Portraits are often easier to grok than other forms of art, which makes having a conversation about them much more accessible. (They’re also one of the best deals in art collecting, according to a 2018 story published in the Wall Street Journal. 1stDibs has seen a 9% increase in portrait sales over the past year and a 34% increase in searches in March and April compared to the previous six-month average.) “An unknown portrait impels you to imagine the story behind the sitter’s life,” says Anthony Barzilay-Freund, editorial director and director of fine art at 1stDibs. “They also add a sense of history—even if the paintings don’t actually depict your ancestors.”

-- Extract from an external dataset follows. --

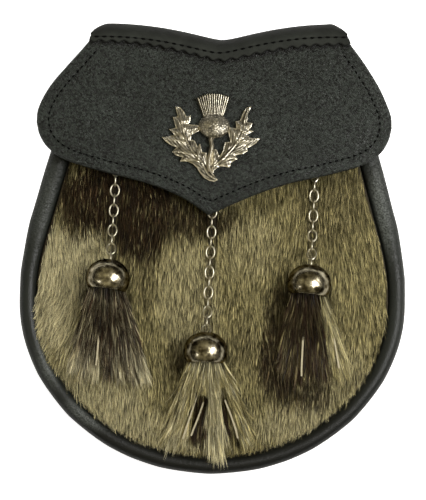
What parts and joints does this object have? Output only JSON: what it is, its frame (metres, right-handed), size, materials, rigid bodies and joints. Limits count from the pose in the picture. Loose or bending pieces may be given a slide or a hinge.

For Michael Diaz-Griffith, executive director of the Design Leadership Network and author of The New Antiquarians: At Home with Young Collectors, the distance between the people buying portraits and the people depicted in them is part of the draw. It’s easier to have a stranger on the wall than someone you know. “Portraits are an aspect of cultural patrimony and legacy that’s very personal and that view colors our appreciation and reception of them in both positive and negative ways,” he says. “I grew up with the negative perspective of, These people are dead now and they’re like ghosts living in my house with me, because my mother held it. She did not want dead people staring at her.” Now, Michael is an avid collector of American folk portraits and Chinese export reverse glass portraits.

There’s an aura around old portraits that draws people in. “I actually think that the portraits chose me,” says Ivana Somorai, owner of Rhythm Zero in Brooklyn. The millennial-coded coffee shop is modern, with concrete floors and white walls, but the artworks are all antique, including a handful of portraits. After finding one in a thrift store nearby with “1890 UK” written in small letters on the back, Ivana researched it and learned that the sitter was likely a professor. A couple days later, the shop got a shipment from an old house upstate, which also included portraits of a mother and son that now hang in her cafe. “I bought both because I didn’t want to separate them,” she adds.